The cartoon appeared as a regular feature on the editorial page under a banner clearly headed ‘Opinion’. The Press Council has consistently ruled in favour of editors’ responsibility for the content of editorial pages. It would take extreme circumstances to do with risk to the public interest or gratuitous offence to a particular group for the Council to rule otherwise (see ruling 1055). This is not one of those cases.
Cartoons may offend some readers because they rely on bold exaggeration and stereotyping. And so it was in this case. Mr Tremain did not represent domestic violence as exclusively perpetrated by men against women. Rather, the cartoonist pointed up a contemporary news issue in a bold and provocative way.

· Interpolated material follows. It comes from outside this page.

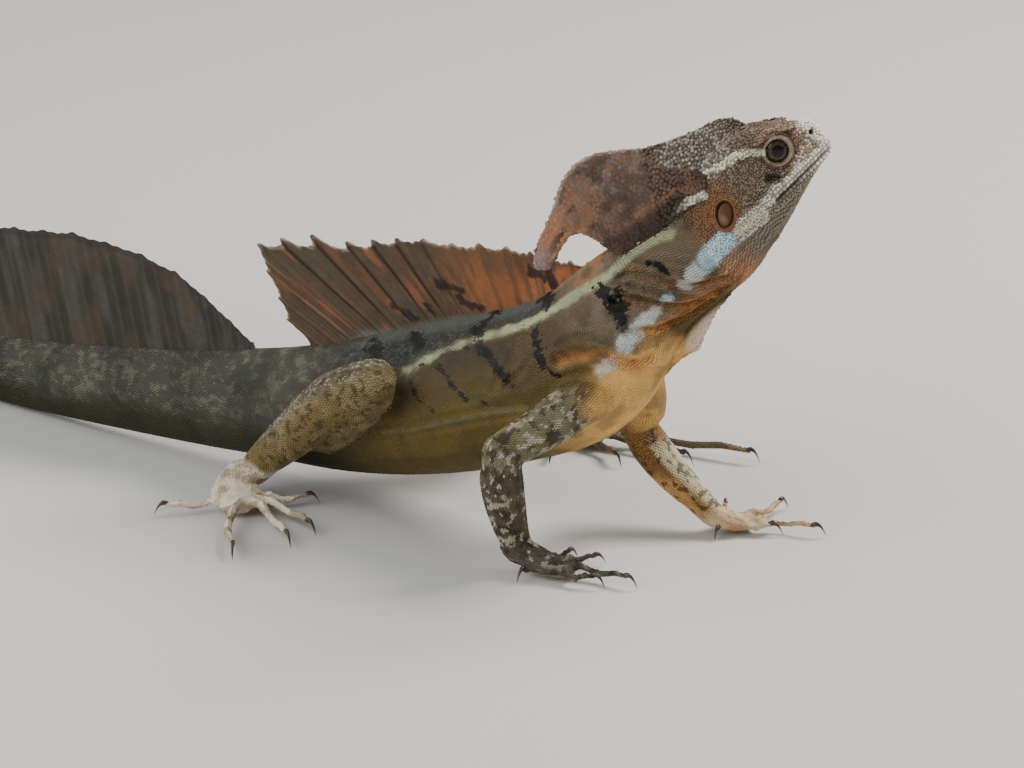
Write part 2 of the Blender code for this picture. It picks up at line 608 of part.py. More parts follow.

It is not a question of accuracy or discrimination but one of symbolism. Obviously robbers do not all wear an eye-mask and carry a loot sack but that is the instantly recognisable image used to represent robbery in cartoons. So too the woman and child with blacked eyes was the instantly recognisable image that Mr Tremain used in this case to represent domestic violence. There was no gratuitous emphasis on the gender of the victims or the presumed perpetrator(s). Nor is the Press Council persuaded that the cartoon posed a risk to the well-being of men in general or particular groups of men such as to render it against the public interest. On the contrary, it highlighted New Zealand’s appalling rates of domestic violence - whatever the gender of the victims or perpetrators.
Mr Cook was invited to share his perspective on the issue by way of a letter to the editor. He chose not to.
The complaint is not upheld.
Press Council members considering this complaint were Barry Paterson (Chairman), Aroha Beck, Ruth Buddicom, Penny Harding, Clive Lind, Alan Samson, Lynn Scott and Terry Snow.